Even so, this association lobbyist said his group’s outside counsel recommended the change to steer clear of even the possibility that they may trigger ethics violations.

Ken Gross, a campaign and lobbying ethics lawyer at Skadden, Arps, Slate, Meagher & Flom’s D.C. office, said that last week alone he did three speeches in three days to business groups in which he covered how to comply with campaign finance, ethics and lobbying rules.

Gross said that the Abramoff case, new state ethics laws as well as what he believes is an increase in referrals of potential lobbying disclosure act violations to prosecutors has prompted an uptick in his already busy practice.

“On the campaign-finance front, we’re seeing more serious implications and more aggressiveness by the Department of Justice,” he said. “The business of lobbying and entertaining public officials and making contributions is going to continue. At the same time, compliance has become a more important element.”

Craig Engle, a lawyer at Arent Fox who focuses on political law and lobbying, said that his existing clients and potential clients are seeking him out for clarification of the rules and regulations that govern lobbying and other political activity.

The recent scandals, he said, “have prompted trade associations and corporations to have a refresher course for their executives and employees,” he said. “Oftentimes, this takes the form of a memorandum that gets circulated through an organization, or a meeting or an agenda item.”

One contract lobbyist, who also refused to comment with his name or his firm’s name, said that the rules are often murky. Recently, he retained a law firm to help him evaluate his business in light of the Abramoff investigations.

“It’s important to me to make sure we’re knowledgeable about the rules out there and to make sure we’re following them correctly,” this lobbyist said. “We hired a law firm to educate us.”

“We don’t want to get our name in the paper,” this lobbyist added. “I see what’s happening to other lobbyists in town, and I don’t want to be accused of any wrong-doing.”

The lobbyist pointed to one area in which the fundraising rules can be convoluted to interpret: expenses related to traveling to a fundraiser.

In the past, this lobbyist said he has expensed cab receipts to his firm when he was traveling across town to attend a fundraising event where he was presenting a personal check.

Having the firm pay for the cab fare is similar to having it pay for the postage stamp on the campaign check’s envelope — and the firm can’t pay for that, this lobbyist said. “I never used to think about that.”

But this lobbyist said that the fear prompted by the federal scandals and investigations is so great that “lobbyists are being villainized. And if the dogs are out hunting us all down, we’ve got to be making sure we are dotting all our i’s.”

Gross said that, in regard to the taxicab situation, the Federal Election Commission has not made a specific ruling. But, he noted, “You don’t want to be the test case.”

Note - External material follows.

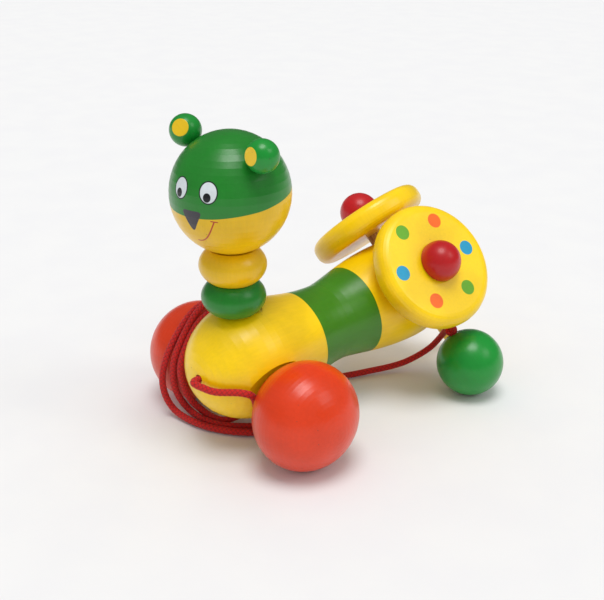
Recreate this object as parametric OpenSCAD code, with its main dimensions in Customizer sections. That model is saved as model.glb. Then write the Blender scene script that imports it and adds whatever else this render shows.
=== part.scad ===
// Pull along toy: a turned wooden animal with two ball wheels, a bead neck,
// a round head and two spinning discs on its back. Millimetres, +Z up, the toy
// faces -Y. The frame sits on the floor under the middle of the toy.

/* [Wheels] */
// diameter of the two ball wheels
wheel_d = 44; // [38:1:50]
// width of a ball wheel along its axle, flat to outer end
wheel_w = 33; // [30:0.5:35]
// diameter of the wheel axle
axle_d = 8; // [6:0.5:10]
// radial clearance of a turning piece on its dowel
run_gap = 0.08; // [0.06:0.01:0.1]

/* [Body] */
// length of the turned body
body_l = 136; // [124:1:150]
// largest diameter of the front of the body
front_d = 49; // [46:0.5:52]
// smallest diameter of the waist
waist_d = 34.5; // [30:0.5:38]
// largest diameter of the rear of the body
rear_d = 45.6; // [42:0.5:48]
// height of the body's axis above the axle
body_rise = 10.4; // [9:0.2:12]
// slope of the body, rear end up
body_pitch = 6; // [4:0.5:8]

/* [Neck and head] */
// diameter of the head ball
head_d = 47; // [42:1:52]
// diameter of the upper neck bead
bead_upper_d = 27; // [24:0.5:30]
// height of the upper neck bead
bead_upper_h = 13.4; // [12:0.2:15]
// diameter of the lower neck bead
bead_lower_d = 26; // [23:0.5:29]
// height of the lower neck bead
bead_lower_h = 13; // [12:0.2:15]
// diameter of an ear ball
ear_d = 12.7; // [11:0.1:14]
// turn of the head towards the left side of the toy
head_turn = 9; // [0:1:20]

/* [Discs] */
// diameter of a spotted disc
disc_d = 56; // [50:1:62]
// thickness of a spotted disc
disc_t = 11; // [9:0.2:12]
// lean of the left disc's peg from upright
lean_left = 51; // [48:1:54]
// lean of the right disc's peg from upright
lean_right = 41; // [39:1:44]
// diameter of a disc peg
disc_peg_d = 7; // [6:0.5:8]
// diameter of the red dome on the end of a disc peg
cap_d = 18; // [16:0.5:20]
// gap under the left disc
gap_left = 1.2; // [1:0.1:4]
// gap under the right disc
gap_right = 5.2; // [4:0.1:7]

/* [Pull cord] */
// diameter of the cord
cord_d = 3; // [2.4:0.1:3.2]
// diameter of the handle ball
handle_d = 29.8; // [26:0.2:33]

/* [Hidden] */
$fn = 96;
fit = 0.05;
part_gap = 0.3;
axle_y = -48.3;
wheel_r = wheel_d / 2;
wheel_half = wheel_d * 0.447;
wheel_cut = wheel_w - wheel_half;
wheel_face = front_d / 2 - 0.1;
wheel_x = wheel_face + wheel_cut;
spot_x = wheel_face - 3.6;
spot_r = wheel_r * 0.78;
axle_end = wheel_x + wheel_half * 0.45;

front_r = front_d / 2;
waist_r = waist_d / 2;
rear_r = rear_d / 2;
front_s = -26;
front_mid = 1.2;
waist_s = front_s + body_l * 0.508;
rear_mid = front_s + body_l * 0.806;
rear_s = front_s + body_l;
front_bend = 0.83;
rear_bend = 0.7;
steps = 12;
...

Other lobbyists may not have gone as far as hiring a new lawyer, but several report that they are giving ethics and good behavior top priority at internal meetings.

Michael Fulton, who heads the lobbying practice at Golin/Harris International, said that during regular staff meetings conducted in his office, his team has dissected some of the news accounts related to Abramoff and his colleagues’ business practices.

“We’re not concerned that our staff would ever do something like that,” Fulton said. “But we’ve just been trying to do a little bit better job of talking about it and circulating some of the stories.”

Fulton added that his firm has instituted a policy that all clients receive copies of the lobbying disclosure reports that Golin/Harris files on their behalf. The initial probe into Abramoff had to do with possible overcharging of lobbying fees, but the investigation has become much wider.

H. Stewart Van Scoyoc, who runs one of the city’s biggest lobby shops, Van Scoyoc Associates, said that this year when his firm put on its annual human resources seminar — which deals with sexual harassment and discrimination issues — ethics took a new slot on the agenda.

For the first time, Van Scoyoc said, “we brought in a former ethics committee staffer in here and did a briefing on the rules for everybody.”

Lindsay Hooper — whose firm Capitol Tax Partners is one of a handful retained by Brouillette’s company, Ford — said that ethics issues have remained in the forefront in several clients’ minds now and also before more recent details have become public in the Abramoff scandal.

“We’ve had a number of conversations with clients” in addition to Ford, Hooper said. Those conversations have been “a reminder that they are expecting the consultants are living by the same high standards that the companies have.”